The human relations were obscure to him. He had known since he could first remember that he must at some time have had a mother and a father; but exactly what a mother and a father ought to be was something that experience had left indefinite and confused for him. His first feeling toward the woman he just had seen had been simply fear of her. He was not capable of understanding the less clear feelings which he had toward her now. He resented her calling him "baby," but at the same time something seemed swelling in his throat and choking him. So far as he could remember no one before had ever kissed him, the passionate kisses of the sick woman, burning still upon his lips and cheeks, made him uncomfortable and unhappy, without his knowing why they made him so. No one, he realized, was watching him at present and he could have walked out the door and gone away. He decided he would do that, but he sat still and did not go.

The colored girl, dressed now to go out, came and switched on the light. She had a tray with food for him. While he ate, she prepared a bed for him upon the couch. She carried away the tray and passed through the room again on her way out a few minutes later.

"Turn off the light when you want to go to bed," she said.

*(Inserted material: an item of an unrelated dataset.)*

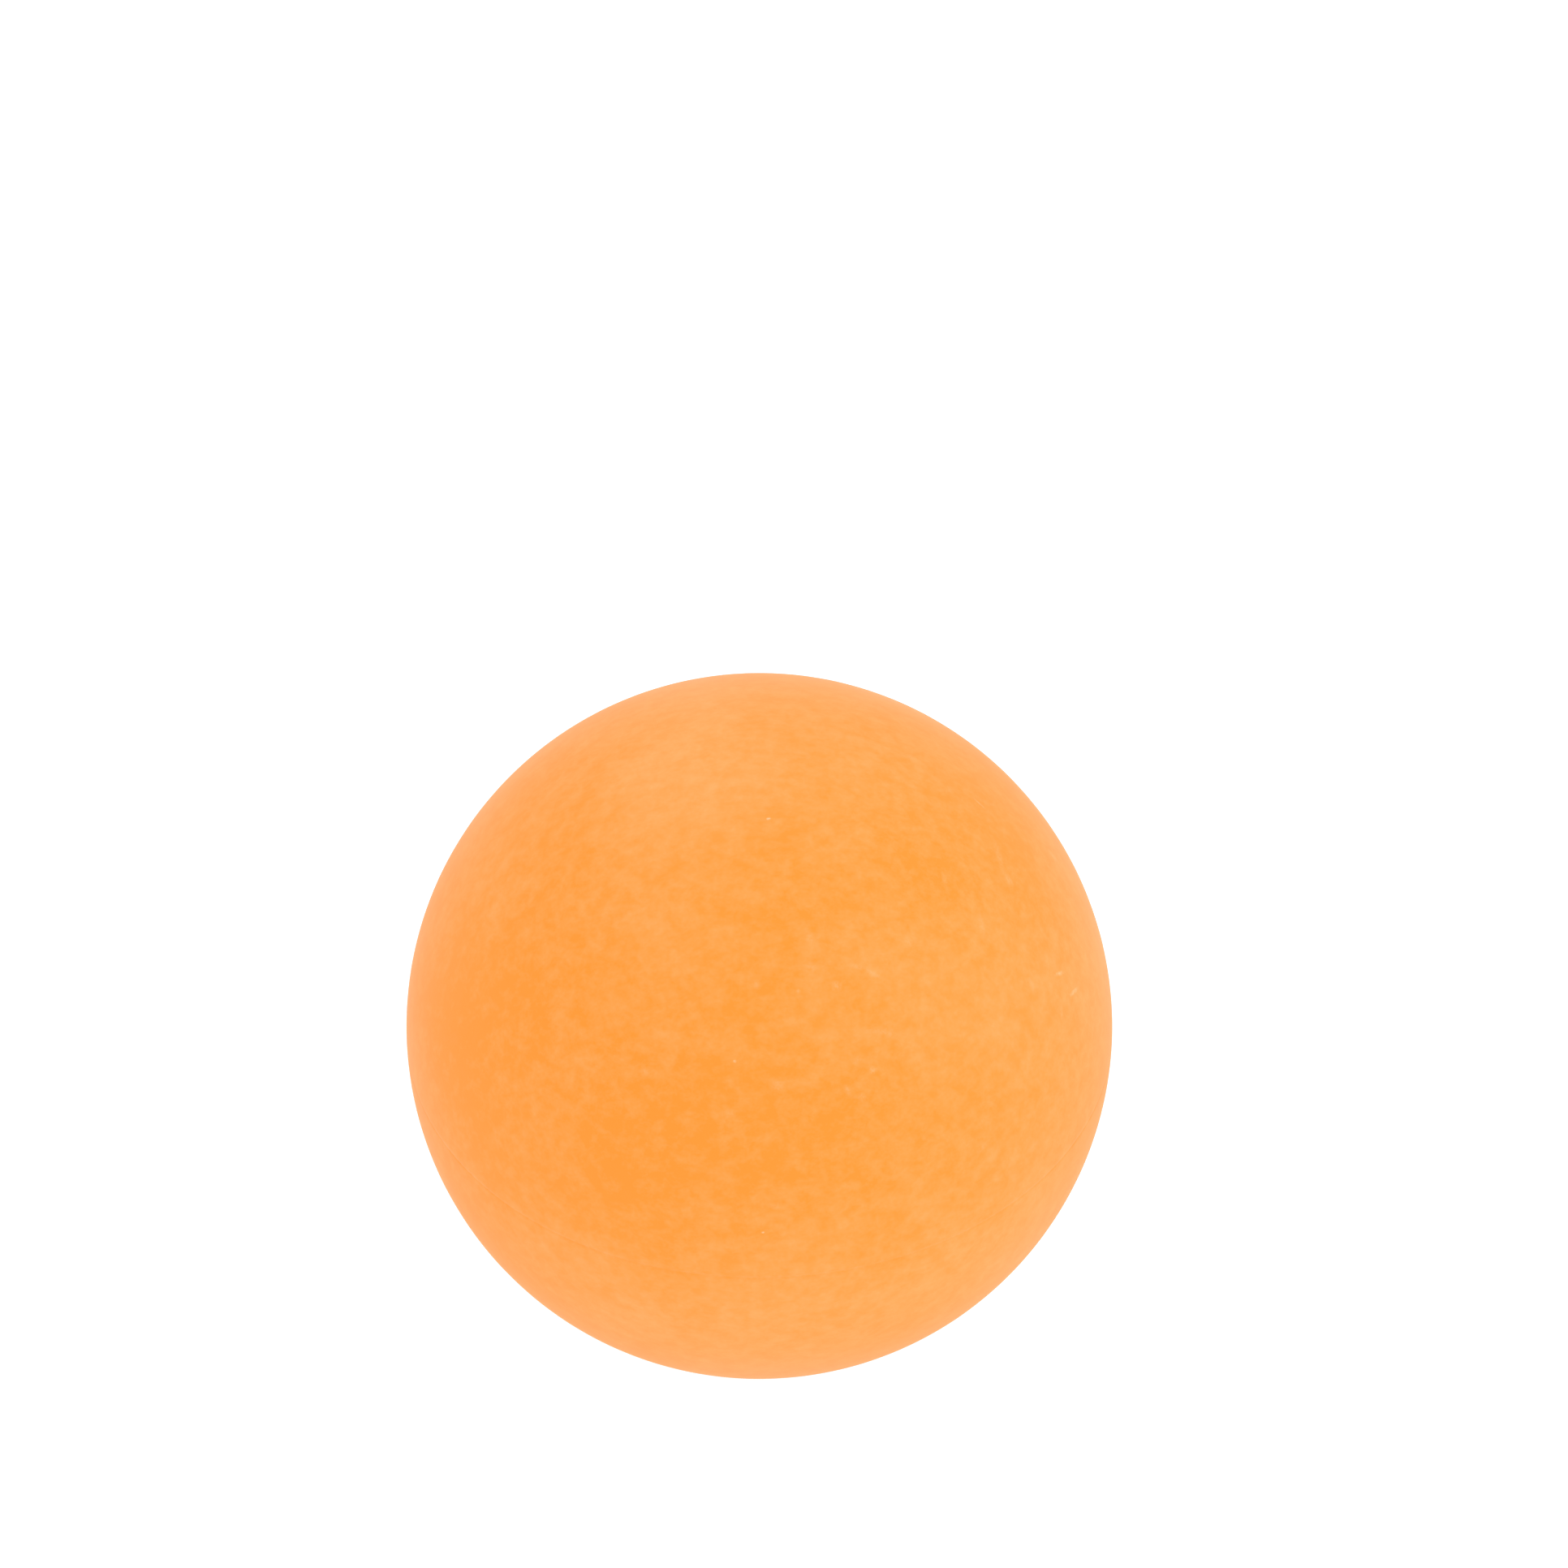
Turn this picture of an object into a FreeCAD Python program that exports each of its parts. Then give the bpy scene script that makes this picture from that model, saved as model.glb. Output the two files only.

He sat still, after she was gone. The nurse came and looked in upon him. Assured by his manner that he would remain where he was, she did not come again. He saw her come and go, out of and into the sick woman's room at intervals. She went in finally and did not come out again. He turned out the light and lay down upon the couch without taking off his clothes.

He awoke in broad day, and sat up and listened. The decision to go away was now definitely formed in him. He went on tiptoe to the door into the hall and opened it and looked out. There was no one in the hall and he could hear no one. Instead of stepping out, he, partly reclosed the door and went noiselessly to the closed door of the bedroom and listened. He stood there a long while, hearing nothing. If the nurse were in the room, he would have heard her move or have heard someone speak by now, he thought. He could not imagine where the nurse could be. Had she gone out? At any rate, the sick woman could not prevent his going away whenever he wished. He turned the knob of the door softly and looked in. The nurse was not in the room. The sick woman lay with eyes closed and without a pillow, her look of immobility sending a sudden tension through him and making the hairs prickle on his skin. He went quietly into the room and stood looking down at her. Should he speak to her and make her open her eyes? Or should he merely go away? Her hand with its many rings lay outside the coverlet, he put out his own hand hesitatingly and touched it, and at the contact the hairs again stood up upon his flesh in warning to him. The immobility of her look was corroborated by the stiffness of the hand, which was now cold instead of burning with fever as it had been the night before.

He drew back from her a little, staring. Death, as a fact, was known to Peewee; there had been no one to conspire to keep the knowledge of it from him. He recognized that his mother was dead, but it did not give him any particular feeling of unhappiness. It caused only a dryness in his throat and a sense of physical uneasiness. He backed slowly away, not ceasing to look at her. He felt behind him for the door, found it, and backed out through the opening. Then he reclosed the door. He listened again for the nurse. Not hearing her, he went out quickly into the musty hall, passed through it and down the stairs, opened the entrance door and ran out into the street.